La stessa molteplicità di omonimi si riscontra relativamente ad investimenti finanziari o commerciali a Genova; tra questi un Embriaco nel 1162 risulta coinvolto in una transazione relativa al cambio di lire genovesi in bisanti; l'anno seguente è menzionato un suo viaggio in Levante. Nel 1192 un Guglielmo Embriaco, figlio del fu Nicola Embriaco, si trovava in Levante. Nel novembre 1200 lo stesso risulta possedere un magazzino commerciale ("stacio"), dove, nel 1203, venne conclusa un'ordinazione destinata a Ceuta; tre anni più tardi, nel medesimo luogo, si negoziò a proposito di un'ordinazione destinata a Bugia, nel settembre 1210 l'Embriaco si riconobbe debitore di alcune pezze di panno di lana.

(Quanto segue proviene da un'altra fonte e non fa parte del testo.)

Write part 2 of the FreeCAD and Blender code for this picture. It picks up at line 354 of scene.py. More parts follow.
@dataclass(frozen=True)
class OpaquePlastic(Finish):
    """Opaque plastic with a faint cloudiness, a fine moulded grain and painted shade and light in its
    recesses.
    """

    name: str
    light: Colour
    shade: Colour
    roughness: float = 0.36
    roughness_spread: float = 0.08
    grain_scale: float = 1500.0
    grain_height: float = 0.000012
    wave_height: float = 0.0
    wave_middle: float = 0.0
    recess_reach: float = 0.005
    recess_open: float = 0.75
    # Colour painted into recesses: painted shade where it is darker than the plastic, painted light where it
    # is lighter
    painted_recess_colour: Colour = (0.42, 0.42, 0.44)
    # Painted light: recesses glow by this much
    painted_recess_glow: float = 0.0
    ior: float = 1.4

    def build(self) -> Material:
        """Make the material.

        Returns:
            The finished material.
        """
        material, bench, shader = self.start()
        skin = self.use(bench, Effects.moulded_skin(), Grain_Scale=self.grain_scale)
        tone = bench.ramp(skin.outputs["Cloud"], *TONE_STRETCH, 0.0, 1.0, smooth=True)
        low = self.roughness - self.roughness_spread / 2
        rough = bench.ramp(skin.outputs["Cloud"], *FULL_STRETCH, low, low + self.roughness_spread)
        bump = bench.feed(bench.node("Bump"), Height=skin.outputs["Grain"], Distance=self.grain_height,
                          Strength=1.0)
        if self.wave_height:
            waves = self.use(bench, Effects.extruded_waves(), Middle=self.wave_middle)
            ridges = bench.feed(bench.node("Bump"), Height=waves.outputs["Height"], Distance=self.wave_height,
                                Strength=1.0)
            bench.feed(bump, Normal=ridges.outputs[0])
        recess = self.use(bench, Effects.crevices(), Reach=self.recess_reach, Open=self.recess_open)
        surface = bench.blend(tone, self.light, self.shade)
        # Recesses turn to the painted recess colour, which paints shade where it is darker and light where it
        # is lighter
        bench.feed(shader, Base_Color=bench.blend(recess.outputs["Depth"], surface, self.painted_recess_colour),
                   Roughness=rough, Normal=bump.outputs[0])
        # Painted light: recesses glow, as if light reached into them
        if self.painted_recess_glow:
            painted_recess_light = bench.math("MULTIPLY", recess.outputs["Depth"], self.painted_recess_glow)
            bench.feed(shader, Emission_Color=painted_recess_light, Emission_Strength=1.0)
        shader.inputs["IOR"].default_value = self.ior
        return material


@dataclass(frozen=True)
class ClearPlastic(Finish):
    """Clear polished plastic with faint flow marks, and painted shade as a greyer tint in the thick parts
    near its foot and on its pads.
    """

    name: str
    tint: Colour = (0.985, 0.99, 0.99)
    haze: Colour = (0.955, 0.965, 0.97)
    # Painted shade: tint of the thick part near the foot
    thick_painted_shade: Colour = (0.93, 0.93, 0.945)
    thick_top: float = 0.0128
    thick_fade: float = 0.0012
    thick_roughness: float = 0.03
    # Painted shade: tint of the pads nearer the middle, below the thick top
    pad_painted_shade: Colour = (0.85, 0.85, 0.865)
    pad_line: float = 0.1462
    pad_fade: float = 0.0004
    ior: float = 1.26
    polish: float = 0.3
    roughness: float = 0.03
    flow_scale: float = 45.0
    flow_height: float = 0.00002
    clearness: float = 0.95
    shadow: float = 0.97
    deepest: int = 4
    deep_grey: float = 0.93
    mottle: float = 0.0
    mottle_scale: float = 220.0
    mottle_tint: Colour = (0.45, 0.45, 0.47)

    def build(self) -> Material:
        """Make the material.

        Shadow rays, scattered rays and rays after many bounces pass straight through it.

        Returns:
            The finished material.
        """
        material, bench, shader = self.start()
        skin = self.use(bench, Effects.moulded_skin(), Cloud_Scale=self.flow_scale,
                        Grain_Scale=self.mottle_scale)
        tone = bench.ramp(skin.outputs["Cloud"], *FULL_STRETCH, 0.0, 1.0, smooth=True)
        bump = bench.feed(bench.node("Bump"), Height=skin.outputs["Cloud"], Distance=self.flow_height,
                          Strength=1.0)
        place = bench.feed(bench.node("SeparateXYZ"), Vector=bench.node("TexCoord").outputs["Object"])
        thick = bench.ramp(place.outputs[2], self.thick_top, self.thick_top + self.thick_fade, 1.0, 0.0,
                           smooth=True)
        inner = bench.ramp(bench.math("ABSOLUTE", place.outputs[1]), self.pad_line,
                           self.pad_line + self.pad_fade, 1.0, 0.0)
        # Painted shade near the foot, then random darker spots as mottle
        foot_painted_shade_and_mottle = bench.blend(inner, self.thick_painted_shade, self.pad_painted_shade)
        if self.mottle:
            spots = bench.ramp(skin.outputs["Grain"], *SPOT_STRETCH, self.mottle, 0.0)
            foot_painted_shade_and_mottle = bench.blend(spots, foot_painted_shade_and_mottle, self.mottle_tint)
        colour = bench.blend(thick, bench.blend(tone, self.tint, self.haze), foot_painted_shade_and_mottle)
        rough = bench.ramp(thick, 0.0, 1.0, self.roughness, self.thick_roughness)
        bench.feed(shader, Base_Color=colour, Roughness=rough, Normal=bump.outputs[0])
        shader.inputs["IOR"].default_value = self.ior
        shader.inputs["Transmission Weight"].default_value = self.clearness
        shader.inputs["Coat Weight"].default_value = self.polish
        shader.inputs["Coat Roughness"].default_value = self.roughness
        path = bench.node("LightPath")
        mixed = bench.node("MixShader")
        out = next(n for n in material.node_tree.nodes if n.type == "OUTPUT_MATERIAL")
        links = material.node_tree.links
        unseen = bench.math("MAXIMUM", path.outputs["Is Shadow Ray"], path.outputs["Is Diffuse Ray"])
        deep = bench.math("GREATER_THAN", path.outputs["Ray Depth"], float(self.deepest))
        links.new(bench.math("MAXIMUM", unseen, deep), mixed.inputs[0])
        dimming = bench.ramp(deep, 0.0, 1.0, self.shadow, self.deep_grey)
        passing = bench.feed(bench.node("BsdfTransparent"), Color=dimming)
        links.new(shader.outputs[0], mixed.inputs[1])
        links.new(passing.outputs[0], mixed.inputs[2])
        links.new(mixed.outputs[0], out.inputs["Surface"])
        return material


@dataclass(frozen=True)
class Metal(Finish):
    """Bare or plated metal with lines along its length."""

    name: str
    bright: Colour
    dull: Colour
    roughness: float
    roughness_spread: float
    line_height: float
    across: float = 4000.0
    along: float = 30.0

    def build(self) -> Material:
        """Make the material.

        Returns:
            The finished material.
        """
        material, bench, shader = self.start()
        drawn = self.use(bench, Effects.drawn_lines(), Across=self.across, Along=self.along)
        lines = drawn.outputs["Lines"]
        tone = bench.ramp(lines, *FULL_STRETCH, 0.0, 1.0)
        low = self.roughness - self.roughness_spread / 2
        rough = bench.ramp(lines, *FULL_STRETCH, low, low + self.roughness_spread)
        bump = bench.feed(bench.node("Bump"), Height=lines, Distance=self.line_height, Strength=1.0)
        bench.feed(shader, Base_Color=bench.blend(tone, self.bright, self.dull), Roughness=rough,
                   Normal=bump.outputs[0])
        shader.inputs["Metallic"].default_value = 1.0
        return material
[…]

Nell'ambito dell'attività politico-diplomatica genovese su scala mediterranea, due Embriaco, omonimi e parenti, ricoprirono un ruolo di primo piano nei primi anni del XIII secolo. Nel 1201 l'Embriaco, priore dei consoli di Genova, organizzò una spedizione navale, a metà tra ufficiale e privata, al fine di ristabilire la posizione genovese in Sicilia ma anche, probabilmente, per ottenervi vantaggi che compensassero quelli appena persi dalla sua famiglia in Terrasanta. Questa iniziativa era stata predisposta, l'anno precedente, da un nipote dell'Embriaco, Guglielmo anche lui, che aveva ottenuto, con diploma imperiale, la riconferma dei privilegi già goduti da Genova nell'isola.

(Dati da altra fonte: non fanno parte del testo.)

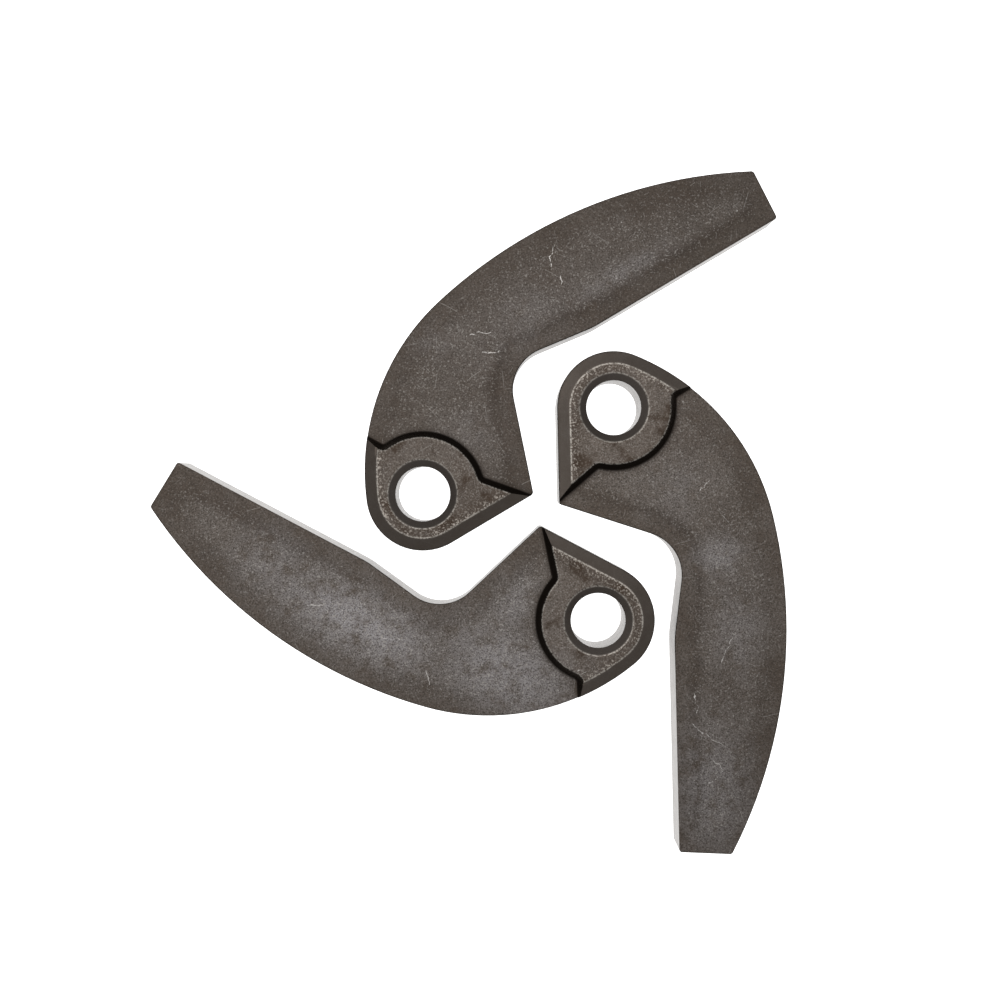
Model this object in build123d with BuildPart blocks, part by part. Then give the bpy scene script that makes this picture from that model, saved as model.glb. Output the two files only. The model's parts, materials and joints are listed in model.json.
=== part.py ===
from build123d import *
from math import acos, atan, cos, degrees, radians, sin
import os

# A set of three loose, one-piece gripper jaws of the same shape, laid out round a middle point.
# Each jaw is a curved lever: a bored eye with a raised pivot boss on both faces, a short heel
# that points to the middle of the set, and a long arm whose straight inner edge is the grip.
#
# Jaw frame: bore centre at the origin, +X along the arm, parallel to the grip edge.
# Row frame: +Z up along the bores, Z = 0 on the lower boss faces, origin in the middle of the set.

# Thicknesses and heights (mm)
ARM_THICKNESS = 7.0
BOSS_HEIGHT = 1.1          # how far the boss stands proud of the arm, on each face
EDGE_ROUND = 0.2           # rounding of the arm's edges and of the band's outer edge, on each face

# Pivot eye and bore (mm, degrees)
BORE_RADIUS = 4.0
COUNTERSINK_RADIUS = 5.05
COUNTERSINK_ANGLE = 100.0
EYE_RADIUS = 8.27
BOSS_TOP_RADIUS = 8.27     # flat top of the boss, on its arm side
BOSS_FOOT_RADIUS = 9.16    # where the boss's steep flank meets the arm
BOSS_BAND_WIDTH = 1.85     # sloping band between the jaw's edge and the boss's flat top
BAND_EDGE_HEIGHT = 0.4     # height of the band's outer edge above the arm
BORDER_MARGIN = 15.0       # angle by which the boss's border stops short of the crown

# Convex back of the jaw: two arcs, each tangent to the one before (mm, degrees in the jaw frame)
BACK_RADIUS = 33.8
BACK_END = 156.9           # where the back runs into the eye
CROWN_RADIUS = 71.4
CROWN_END = 102.2          # where the crown runs into the back

# Corners of the inner side (mm in the jaw frame) and their radii
HEEL = (13.9, -EYE_RADIUS)
THROAT = (20.27, 10.11)
BEND = (33.85, 8.18)
TIP = (65.2, 8.18)
TIP_ANGLE = 86.4
HEEL_RADIUS = 0.55
THROAT_RADIUS = 6.35
BEND_RADIUS = 12.0
TIP_RADIUS = 0.4
TIP_BACK_RADIUS = 0.6

# Ends of the boss's foot line on the arm side (mm and degrees in the jaw frame), and its corners' radius
FOOT_START = (-2.69, 11.4)
FOOT_START_ANGLE = 98.0
FOOT_END = (13.7, -EYE_RADIUS)
FOOT_END_ANGLE = -15.3
FOOT_CORNER_RADIUS = 0.6

# Where each jaw lies: bore centre (mm) and heading of its grip edge (degrees), in the row frame
JAWS = {
    "jaw_1": (-6.74, 2.74, 30.76),
    "jaw_2": (18.86, -15.71, 152.21),
    "jaw_3": (21.13, 15.34, -88.72),
}


def polar(radius, angle):
    """Point at a radius and an angle from the jaw's bore."""
    return Vector(radius * cos(radians(angle)), radius * sin(radians(angle)))


def back_centre():
    return polar(EYE_RADIUS - BACK_RADIUS, BACK_END)


def crown_centre():
    return back_centre() + polar(BACK_RADIUS - CROWN_RADIUS, CROWN_END)


def crown_start():
    """Angle on the crown's circle at which the straight tip edge meets it."""
    square_to_tip = polar(1, TIP_ANGLE - 90)
    reach = square_to_tip.dot(Vector(*TIP) - crown_centre())
    return TIP_ANGLE - 90 + degrees(acos(reach / CROWN_RADIUS))


def jaw_outline(plane):
    """The jaw's outline: convex back, eye, heel, throat, grip edge and tip, with its corners rounded."""
    start = crown_start()
    with BuildSketch(plane) as outline:
        with BuildLine():
            crown = CenterArc(crown_centre(), CROWN_RADIUS, start, CROWN_END - start)
            CenterArc(back_centre(), BACK_RADIUS, CROWN_END, BACK_END - CROWN_END)
            eye = CenterArc((0, 0), EYE_RADIUS, BACK_END, 270 - BACK_END)
            Polyline(eye @ 1, HEEL, THROAT, BEND, TIP, crown @ 0)
        make_face()
        for corner, radius in [
            (HEEL, HEEL_RADIUS),
            (THROAT, THROAT_RADIUS),
            (BEND, BEND_RADIUS),
            (TIP, TIP_RADIUS),
            (crown @ 0, TIP_BACK_RADIUS),
        ]:
            fillet(outline.vertices().sort_by_distance(corner)[0], radius)
    return outline.sketch


def eye_border(plane):
    """The jaw's outline round the eye, closed well over on the arm side."""
    start = CROWN_END + BORDER_MARGIN
    with BuildSketch(plane) as border:
        with BuildLine():
            back = CenterArc(back_centre(), BACK_RADIUS, start, BACK_END - start)
            eye = CenterArc((0, 0), EYE_RADIUS, BACK_END, 270 - BACK_END)
            Polyline(eye @ 1, (2 * HEEL[0], -EYE_RADIUS), back @ 0)
        make_face()
    return border.sketch


def boss_foot(plane):
    """The boss's foot line on the arm side, closed well outside the eye on the other sides."""
    beyond = -2 * EYE_RADIUS
    with BuildSketch(plane) as region:
        with BuildLine():
            foot = CenterArc((0, 0), BOSS_FOOT_RADIUS, FOOT_END_ANGLE, FOOT_START_ANGLE - FOOT_END_ANGLE)
            upper = Vector(*FOOT_START) + (Vector(*FOOT_START) - foot @ 1)
            lower = Vector(*FOOT_END) + (Vector(*FOOT_END) - foot @ 0)
            Polyline(foot @ 1, upper, (beyond, upper.Y), (beyond, lower.Y), lower, foot @ 0)
        make_face()
        for corner in (foot @ 0, foot @ 1):
            fillet(region.vertices().sort_by_distance(corner)[0], FOOT_CORNER_RADIUS)
    return region.sketch


def make_jaw(label, x, y, heading):
    """One jaw: the upper half is built on its middle plane, then mirrored."""
    along = (cos(radians(heading)), sin(radians(heading)), 0)
    middle = Plane(origin=(x, y, BOSS_HEIGHT + ARM_THICKNESS / 2), x_dir=along, z_dir=(0, 0, 1))
    arm_face = middle.offset(ARM_THICKNESS / 2)
    band_edge = arm_face.offset(BAND_EDGE_HEIGHT)
    boss_face = arm_face.offset(BOSS_HEIGHT)
    band_rise = BOSS_HEIGHT - BAND_EDGE_HEIGHT
    band_slope = degrees(atan(BOSS_BAND_WIDTH / band_rise))
    flank_slope = degrees(atan((BOSS_FOOT_RADIUS - BOSS_TOP_RADIUS) / BOSS_HEIGHT))

    with BuildPart() as boss_side:
        extrude(boss_foot(middle), amount=ARM_THICKNESS / 2)
        extrude(boss_foot(arm_face), amount=BOSS_HEIGHT, taper=flank_slope)

    with BuildPart() as boss:
        extrude(eye_border(middle), amount=ARM_THICKNESS / 2 + BAND_EDGE_HEIGHT)
        extrude(eye_border(band_edge), amount=band_rise, taper=band_slope)
        edge_height = band_edge.origin.Z
        fillet(boss.edges().filter_by_position(Axis.Z, edge_height, edge_height), EDGE_ROUND)
        add(boss_side.part, mode=Mode.INTERSECT)

    with BuildPart() as jaw:
        extrude(jaw_outline(middle), amount=ARM_THICKNESS / 2)
        heel_reach = extrude(jaw_outline(middle), amount=ARM_THICKNESS, mode=Mode.PRIVATE)
        fillet(jaw.faces().sort_by(Axis.Z)[-1].edges(), EDGE_ROUND)
        add(boss.part.intersect(heel_reach))
        with Locations(boss_face):
            CounterSinkHole(BORE_RADIUS, COUNTERSINK_RADIUS, counter_sink_angle=COUNTERSINK_ANGLE)
        mirror(about=middle)

    jaw.part.label = label
    return jaw


os.makedirs("parts", exist_ok=True)
for name, place in JAWS.items():
    piece = make_jaw(name, *place)
    export_step(piece.part, f"parts/{name}.step")
    print(name, round(piece.part.volume, 1), piece.part.is_valid, len(piece.part.solids()))
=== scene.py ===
import json
from math import ceil, exp, pi, radians
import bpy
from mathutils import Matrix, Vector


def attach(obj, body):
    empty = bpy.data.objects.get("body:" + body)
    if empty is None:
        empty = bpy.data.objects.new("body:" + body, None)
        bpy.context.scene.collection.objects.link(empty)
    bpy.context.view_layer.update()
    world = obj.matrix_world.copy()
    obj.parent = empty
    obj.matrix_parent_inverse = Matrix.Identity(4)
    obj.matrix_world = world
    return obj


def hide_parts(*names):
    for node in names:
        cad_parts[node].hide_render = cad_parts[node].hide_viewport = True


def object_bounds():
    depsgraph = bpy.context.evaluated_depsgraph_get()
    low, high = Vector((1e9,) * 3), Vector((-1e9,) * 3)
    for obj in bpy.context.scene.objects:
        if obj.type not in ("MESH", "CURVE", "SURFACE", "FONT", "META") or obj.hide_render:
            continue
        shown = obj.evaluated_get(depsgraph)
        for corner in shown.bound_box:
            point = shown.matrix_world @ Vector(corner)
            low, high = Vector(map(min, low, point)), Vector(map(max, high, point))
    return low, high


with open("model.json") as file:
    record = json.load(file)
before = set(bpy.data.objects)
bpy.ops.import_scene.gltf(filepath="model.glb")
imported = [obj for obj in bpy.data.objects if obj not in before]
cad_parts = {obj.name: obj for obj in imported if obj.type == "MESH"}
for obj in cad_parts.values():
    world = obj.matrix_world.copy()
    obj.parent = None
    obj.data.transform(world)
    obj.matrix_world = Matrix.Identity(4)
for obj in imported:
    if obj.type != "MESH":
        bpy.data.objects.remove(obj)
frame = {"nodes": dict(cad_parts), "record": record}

from types import SimpleNamespace

import bmesh
import bpy
from mathutils import Vector, noise
from mathutils.bvhtree import BVHTree
from mathutils.kdtree import KDTree

cad_low, cad_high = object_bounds()
MM = 0.001
JAW_NAMES = ("jaw_1", "jaw_2", "jaw_3")
MIDDLE_HEIGHT = cad_high.z / 2

# The view: straight down, from a hand's breadth above the jaws
ARM_FACE_HEIGHT = 8.1 * MM
VIEW_WIDTH = 146.12 * MM  # what the frame spans at the height of the arms' faces
VIEW_HEIGHT = 194 * MM  # of the lens above the arms' faces
VIEW_CENTRE = (4.53 * MM, 1.86 * MM)
LENS_OFFSET = 2.92 * MM  # the lens stands this much past the centre along +Y, and shift takes it back
SENSOR = 36.0

# Light and floor
FLOOR_SIZE = 4.0
FLOOR_PAINT = (0.9, 0.9, 0.9, 1)
FLOOR_GLOW = 1.3  # keeps the floor white in the picture
SKY_STRENGTH = 0.62  # overhead
HORIZON = (0.3, 0.3, 0.3, 1)  # against white overhead
SOFTBOX_PLACE = (-0.08, 0.16, 0.8)
SOFTBOX_SIZE = 0.7
SOFTBOX_POWER = 2.0

# How far a face's normal rises, from 0 on an upright face to 1 on a level one
UPRIGHT = 0.05
STEEPEST_FLANK = 0.3
STEEPEST_BAND = 0.8
LEVEL = 0.99
DEAD_LEVEL = 0.999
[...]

Comunque il più importante, o quanto meno il più conosciuto, fra i vari personaggi di questo nome vissuti nella prima metà del sec. XIII è l'E. soprannominato "Niger" (Negro). Nel 1218 il podestà di Genova, il bolognese Rambertino di Guido di Bovarello, lo inviò, con Lanfranco Rosso, presso i conti di Nevers e de la Marche e altri cavalieri francesi in transito nel porto di Genova e diretti in Terrasanta all'epoca della terza crociata. Nel 1230 l'E., che era stato eletto podestà di Alba, fu preso prigioniero insieme con il figlio Giovanni e alcuni nobili di Alba presso il castello di Santo Stefano. Nel 1238, nel momento in cui più aspro era il conflitto su scala mediterranea tra l'imperatore Federico II e il Papato, la lega guelfa si basava essenzialmente sulla congiunzione delle forze pontificie con quelle di Genova e di Venezia, strettamente alleate. In questo contesto, di particolare tensione diplomatica, l'E. fu inviato come ambasciatore a Roma, insieme con Pietro Vento, per incontrarvi i due plenipotenziari veneziani Stefano Giustiniani e Marino Morosini. Il 30 novembre dello stesso anno questi firmarono in Laterano un trattato di alleanza offensiva e difensiva "in ogni mare, contro tutti i nemici, ma specialmente contro la Sicilia, la Calabria, la Puglia e il Principato cioè contro tutte le provincie del Regno".
Nel 1241, in occasione della battaglia navale del Giglio, la flotta del Comune di Genova forte di ventiquattro unità, al comando di Iacopo Malocello, fu attaccata e vinta da quelle dell'ammiraglio imperiale, il genovese Andreolo De Mari, e del pisano Ugo Buzzacarini; sembra che solo cinque navi riuscissero a sfuggire alla cattura. La disfatta del Giglio ebbe una grande eco, più che per le perdite materiali e umane (circa 2.000 fra morti e feriti e 4.000 prigionieri), per il colpo portato alla causa guelfa nel momento culminante dello scontro con l'imperatore svevo. In effetti tra i prigionieri figuravano parecchi cardinali, arcivescovi, vescovi e abati, che stavano recandosi a Roma per assistere al concilio convocato dal papa per la Pasqua del 1241 al fine di confermare la scomunica e, con ogni probabilità, deporre Federico II. Tra i prigionieri genovesi figurava l'E., insieme con Pietro Vento (quello stesso che aveva negoziato con lui il trattato del 1238 con i Veneziani), Ottobono Mallone, Andreolo, figlio di Enrico di Domoculta, Andrea di Bulgaro e numerosi altri nobili genovesi e liguri. Tutti furono condotti in catene prima a Pisa, quindi a Napoli, a Castel dell'Ovo, dove allora era conservato il tesoro imperiale.
Si ignora la precisa durata della prigionia dell'E. e la data esatta della morte.